▶ **Task to carry out**
Repeat the lines below exactly as written, please, from the line with "return Pos(0, 0, FLAP_SEAT" to the line with "imported = [obj", both lines included, and no others.

▶ **Supplied material**
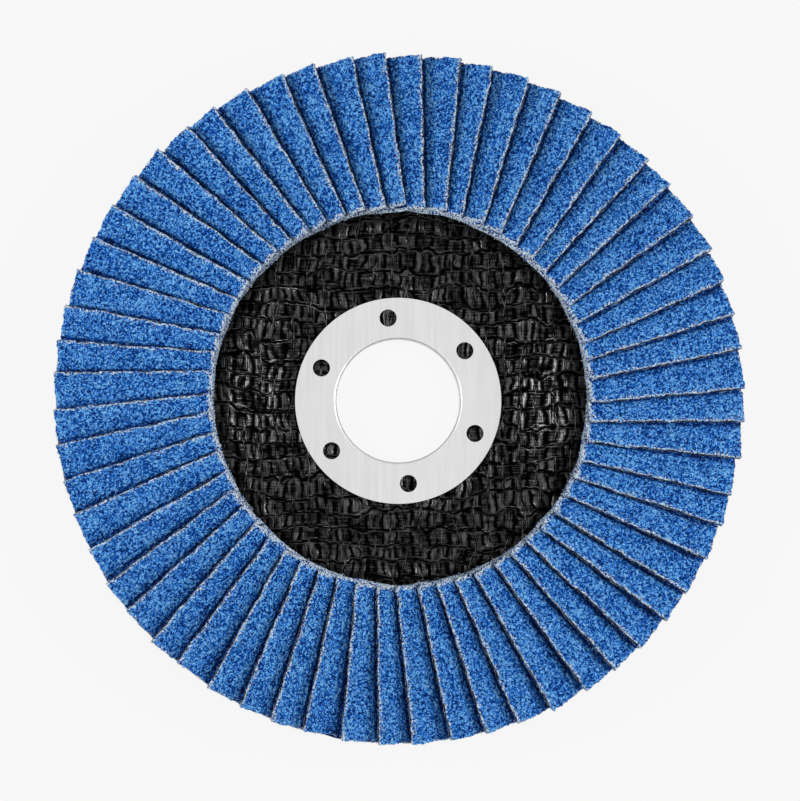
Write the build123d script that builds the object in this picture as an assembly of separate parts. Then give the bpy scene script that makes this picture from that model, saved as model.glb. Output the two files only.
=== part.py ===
"""Flap disc for an angle grinder, with a conical (type 29) face.

A pressed glass-fibre backing plate carries a clinched steel bore ring and, on an
adhesive bed, a closed round of overlapping abrasive cloth flaps.

Frame: +Z is the working side. The origin is on the axis, in the plane of the hub's
back face, which is the face that the grinder's flange clamps. Millimetres.
"""

from build123d import *
from math import cos, hypot, pi, radians, sin, tan
import os

# ---------------------------------------------------------------- driving sizes
DISC_DIAMETER = 125.0  # across the outer corners of the flaps
BORE_DIAMETER = 22.23  # spindle hole, inside the steel collar

# Steel ring: one stamping, a washer drawn down through the bore and flared behind.
RING_SHEET = 0.4
RING_BAND = 7.5  # from the bore to the ring's outer edge
RING_LIP = 0.5  # round of the lip at the bore, in three short bevels
FLARE_START = 0.95  # height above the back face where the collar turns outwards
FLARE_ANGLE = 45.0  # degrees between the collar and its flare
FLARE_SINK = 0.06  # the flare stays this far inside the back face
BOND_HOLE_DIAMETER = 3.1  # resin keys, in the middle of the band
BOND_HOLE_COUNT = 6
BOND_HOLE_ANGLE = 37.0  # degrees from +X to the first hole
RING_CLEARANCE = 0.03

# Backing plate: hub, dished wall and a rim that falls away towards its edge.
HUB_THICKNESS = 3.0
RIM_THICKNESS = 2.5
HUB_MARGIN = 2.2  # flat floor of the hub outside the ring
WALL_RUN = 10.0  # radial run of the dished wall
WALL_RISE = 5.8  # from the hub's front to the start of the rim
RIM_FALL = 10.0  # degrees that the rim falls towards its edge
FLAP_OVERHANG = 9.0  # the flaps stand this far past the plate's edge
WALL_ROUND = 2.0  # rounds at the foot and the head of the wall
EDGE_CHAMFER = 0.5  # trimmed back corner of the plate's outer edge

# Adhesive bed on the rim.
BED_THICKNESS = 0.6
BED_INSET = 1.2  # kept back from the flaps' inner ends and from the plate's edge

# Abrasive flaps: flat, stiff strips of coated cloth, each leaning on the next.
FLAP_COUNT = 60
FLAPS_PER_NODE = 2
FLAP_WIDTH = 16.0
FLAP_LEAD = 7.3  # the free, raised edge is this far ahead of the flap's own radius
FLAP_TOE = 2.7  # degrees that the outer end is turned ahead of the flap's radius
FLAP_THICKNESS = 1.15
FLAP_SETBACK = 2.8  # inner ends behind the head of the wall
FLAP_GAP = 0.06  # between one flap and the next, where they are closest
FLAP_SEAT = 0.1  # between a flap's lowest corner and the adhesive
FIRST_FLAP_ANGLE = 3.0  # degrees from +X to the first flap's radius

# ---------------------------------------------------------------- derived sizes
bore_radius = BORE_DIAMETER / 2
collar_radius = bore_radius + RING_SHEET
ring_radius = bore_radius + RING_BAND
hole_circle = (collar_radius + ring_radius) / 2
mitre = tan(radians(FLARE_ANGLE / 2))

hub_radius = ring_radius + HUB_MARGIN
head_radius = hub_radius + WALL_RUN
head_height = HUB_THICKNESS + WALL_RISE
plate_radius = DISC_DIAMETER / 2 - FLAP_OVERHANG

fall = tan(radians(RIM_FALL))
flap_inner = head_radius + FLAP_SETBACK
flap_outer = (DISC_DIAMETER**2 / 4 - FLAP_LEAD**2) ** 0.5
flap_length = (flap_outer - flap_inner) / cos(radians(RIM_FALL))
toe = tan(radians(FLAP_TOE))
pitch = 2 * pi / FLAP_COUNT


def flap_lean():
    """Rise of a flap for each millimetre across it, so that it just clears the next.

    Turned by one pitch, its plane moves off by pitch * (lean * inner - fall * low) over
    the slope's length, which has to be the thickness and the gap at the inner, low corner.
    """
    share = (FLAP_THICKNESS + FLAP_GAP) / (pitch * flap_inner)
    loss = fall * (FLAP_WIDTH - FLAP_LEAD) / flap_inner
    spare = 1 - share**2
    root = loss**2 + spare * (share**2 * (1 + fall**2) - loss**2)
    return (loss + root**0.5) / spare


lean = flap_lean()


def rim_front(radius):
    """Height of the plate's front face on the rim."""
    return head_height - (radius - head_radius) * fall


def rim_back(radius):
    """Height of the plate's back face behind the rim."""
    return rim_front(radius) - RIM_THICKNESS / cos(radians(RIM_FALL))


def bed_top(radius):
    """Height of the adhesive's top face."""
    return rim_front(radius) + BED_THICKNESS


def turned(section):
    """The solid that a section in the XZ plane makes round the axis."""
    return revolve(section, Axis.Z)


def backing_plate():
    """Pressed laminate: flat hub, dished wall, falling rim, countersunk bore."""
    back_lag = HUB_THICKNESS * WALL_RISE / WALL_RUN / 2  # keeps the wall near full thickness
    hole = collar_radius + RING_CLEARANCE
    sink_top = FLARE_START + (RING_SHEET / 2 + RING_CLEARANCE) * mitre
    sink_radius = hole + sink_top * tan(radians(FLARE_ANGLE))
    outline = [
        (sink_radius, 0),
        (hub_radius + back_lag, 0),
        (head_radius + back_lag, rim_back(head_radius + back_lag)),
        (plate_radius, rim_back(plate_radius)),
        (plate_radius, rim_front(plate_radius)),
        (head_radius, head_height),
        (hub_radius, HUB_THICKNESS),
        (hole, HUB_THICKNESS),
        (hole, sink_top),
    ]
    with BuildSketch(Plane.XZ) as section:
        with BuildLine():
            Polyline(*outline, close=True)
        make_face()
        wall = section.vertices().filter_by_position(
            Axis.X, hub_radius - WALL_ROUND, head_radius + back_lag + WALL_ROUND
        )
        fillet(wall, WALL_ROUND)
        edge = section.vertices().group_by(Axis.X)[-1].sort_by(Axis.Y)[0]
        chamfer(edge, EDGE_CHAMFER)
    return turned(section.sketch)


def bore_ring():
    """Thin steel washer with its collar drawn through the bore and flared behind."""
    face_height = HUB_THICKNESS + RING_SHEET
    out = sin(radians(FLARE_ANGLE))
    down = cos(radians(FLARE_ANGLE))
    half = RING_SHEET / 2
    drop = FLARE_START - FLARE_SINK - half * out
    end_radius = bore_radius + half + drop * out / down
    end_height = FLARE_START - drop
    lip = [
        (
            bore_radius + RING_LIP * (1 - sin(radians(turn))),
            face_height - RING_LIP * (1 - cos(radians(turn))),
        )
        for turn in (0, 30, 60, 90)
    ]
    outline = [
        (ring_radius, face_height),
        *lip,
        (bore_radius, FLARE_START - half * mitre),
        (end_radius - half * down, end_height - half * out),
        (end_radius + half * down, end_height + half * out),
        (collar_radius, FLARE_START + half * mitre),
        (collar_radius, HUB_THICKNESS),
        (ring_radius, HUB_THICKNESS),
    ]
    with BuildSketch(Plane.XZ) as section:
        with BuildLine():
            Polyline(*outline, close=True)
        make_face()
    ring = turned(section.sketch)
    punch = Cylinder(BOND_HOLE_DIAMETER / 2, 3 * RING_SHEET)  # clear of the sheet both ways
    for index in range(BOND_HOLE_COUNT):
        angle = BOND_HOLE_ANGLE + index * 360 / BOND_HOLE_COUNT
        ring -= Rot(0, 0, angle) * Pos(hole_circle, 0, face_height - half) * punch
    return ring


def adhesive_bed():
    """Conical band of cured epoxy on the rim, under the flaps' low edges."""
    inside = flap_inner + BED_INSET
    outside = plate_radius - BED_INSET
    outline = [
        (inside, rim_front(inside)),
        (outside, rim_front(outside)),
        (outside, bed_top(outside)),
        (inside, bed_top(inside)),
    ]
    with BuildSketch(Plane.XZ) as section:
        with BuildLine():
            Polyline(*outline, close=True)
        make_face()
    return turned(section.sketch)


def flap():
    """One flap on its own radius, let down on the bed with its free edge raised."""
    grain_side = Plane(
        origin=(flap_outer, -FLAP_LEAD, head_height),
        x_dir=(1, -toe, lean * toe - fall),
        z_dir=(fall, lean, 1),
    )
    inward_back_and_down = (Align.MAX, Align.MIN, Align.MAX)
    strip = grain_side * Box(
        flap_length, FLAP_WIDTH, FLAP_THICKNESS, align=inward_back_and_down
    )
    clearance = min(v.Z - bed_top(hypot(v.X, v.Y)) for v in strip.vertices())
    return Pos(0, 0, FLAP_SEAT - clearance) * strip


def flap_group(first, strip):
    """The flaps of one node, side by side, each a solid of its own."""
    turns = [
        FIRST_FLAP_ANGLE + (first + step) * 360 / FLAP_COUNT for step in range(FLAPS_PER_NODE)
    ]
    return Compound(children=[Rot(0, 0, turn) * strip for turn in turns])


def main():
    os.makedirs("parts", exist_ok=True)
    export_step(backing_plate(), "parts/backing_plate.step")
    export_step(bore_ring(), "parts/bore_ring.step")
    export_step(adhesive_bed(), "parts/adhesive_bed.step")
    strip = flap()
    for number, first in enumerate(range(0, FLAP_COUNT, FLAPS_PER_NODE), start=1):
        export_step(flap_group(first, strip), f"parts/flap_pair_{number:02d}.step")


main()
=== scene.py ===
"""Looks of a flap disc for an angle grinder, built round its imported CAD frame.

Run as a script, the file loads the frame, registers the add-on and builds every piece.
Lengths are in metres in the disc's own frame: the axis is Z, the working side is up.
"""

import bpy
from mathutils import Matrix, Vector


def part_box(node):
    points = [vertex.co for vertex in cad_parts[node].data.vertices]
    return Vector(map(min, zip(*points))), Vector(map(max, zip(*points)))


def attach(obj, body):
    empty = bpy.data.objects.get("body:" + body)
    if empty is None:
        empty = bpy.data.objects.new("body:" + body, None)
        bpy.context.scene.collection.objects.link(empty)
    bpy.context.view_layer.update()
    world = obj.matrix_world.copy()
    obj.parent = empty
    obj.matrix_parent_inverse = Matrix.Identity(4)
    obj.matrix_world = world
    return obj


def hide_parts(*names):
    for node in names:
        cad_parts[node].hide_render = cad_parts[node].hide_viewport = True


bl_info = {
    "name": "Flap disc",
    "version": (1, 0, 0),
    "blender": (4, 5, 0),
    "location": "3D View > Sidebar > Flap disc",
    "description": "Builds the pieces, finishes and studio of a flap disc",
    "category": "Object",
}

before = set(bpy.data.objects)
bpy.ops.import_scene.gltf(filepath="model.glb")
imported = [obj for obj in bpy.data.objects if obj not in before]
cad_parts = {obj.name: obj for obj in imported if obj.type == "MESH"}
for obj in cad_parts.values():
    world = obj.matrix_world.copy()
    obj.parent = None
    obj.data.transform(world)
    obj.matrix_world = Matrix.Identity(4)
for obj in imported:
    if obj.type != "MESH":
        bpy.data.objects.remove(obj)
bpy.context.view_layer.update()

from functools import partial
from math import atan2, ceil, cos, hypot, pi, radians, sin

import bpy
import numpy as np
from bpy.props import FloatProperty, FloatVectorProperty, IntProperty, PointerProperty
from bpy.types import Operator, Panel, PropertyGroup
from mathutils import Matrix, Vector
from mathutils.bvhtree import BVHTree

MM = 0.001
BODY = "root"
UV_MAP = "OFBake"
FLAP_NODES = sorted(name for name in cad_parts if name.startswith("flap_pair"))
NODE_PREFIXES = ("ShaderNode", "GeometryNode", "FunctionNode", "Node")
SKIN = 0.03 * MM  # a turned piece stays this far inside its CAD node's walls


# ---- small helpers
def colour(code):
    """Linear colour with alpha from an sRGB hex code."""
    parts = [int(code[i : i + 2], 16) / 255 for i in (1, 3, 5)]
    return tuple(c / 12.92 if c <= 0.04045 else ((c + 0.055) / 1.055) ** 2.4 for c in parts) + (1,)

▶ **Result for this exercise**
    return Pos(0, 0, FLAP_SEAT - clearance) * strip


def flap_group(first, strip):
    """The flaps of one node, side by side, each a solid of its own."""
    turns = [
        FIRST_FLAP_ANGLE + (first + step) * 360 / FLAP_COUNT for step in range(FLAPS_PER_NODE)
    ]
    return Compound(children=[Rot(0, 0, turn) * strip for turn in turns])


def main():
    os.makedirs("parts", exist_ok=True)
    export_step(backing_plate(), "parts/backing_plate.step")
    export_step(bore_ring(), "parts/bore_ring.step")
    export_step(adhesive_bed(), "parts/adhesive_bed.step")
    strip = flap()
    for number, first in enumerate(range(0, FLAP_COUNT, FLAPS_PER_NODE), start=1):
        export_step(flap_group(first, strip), f"parts/flap_pair_{number:02d}.step")


main()
=== scene.py ===
"""Looks of a flap disc for an angle grinder, built round its imported CAD frame.

Run as a script, the file loads the frame, registers the add-on and builds every piece.
Lengths are in metres in the disc's own frame: the axis is Z, the working side is up.
"""

import bpy
from mathutils import Matrix, Vector


def part_box(node):
    points = [vertex.co for vertex in cad_parts[node].data.vertices]
    return Vector(map(min, zip(*points))), Vector(map(max, zip(*points)))


def attach(obj, body):
    empty = bpy.data.objects.get("body:" + body)
    if empty is None:
        empty = bpy.data.objects.new("body:" + body, None)
        bpy.context.scene.collection.objects.link(empty)
    bpy.context.view_layer.update()
    world = obj.matrix_world.copy()
    obj.parent = empty
    obj.matrix_parent_inverse = Matrix.Identity(4)
    obj.matrix_world = world
    return obj


def hide_parts(*names):
    for node in names:
        cad_parts[node].hide_render = cad_parts[node].hide_viewport = True


bl_info = {
    "name": "Flap disc",
    "version": (1, 0, 0),
    "blender": (4, 5, 0),
    "location": "3D View > Sidebar > Flap disc",
    "description": "Builds the pieces, finishes and studio of a flap disc",
    "category": "Object",
}

before = set(bpy.data.objects)
bpy.ops.import_scene.gltf(filepath="model.glb")
imported = [obj for obj in bpy.data.objects if obj not in before]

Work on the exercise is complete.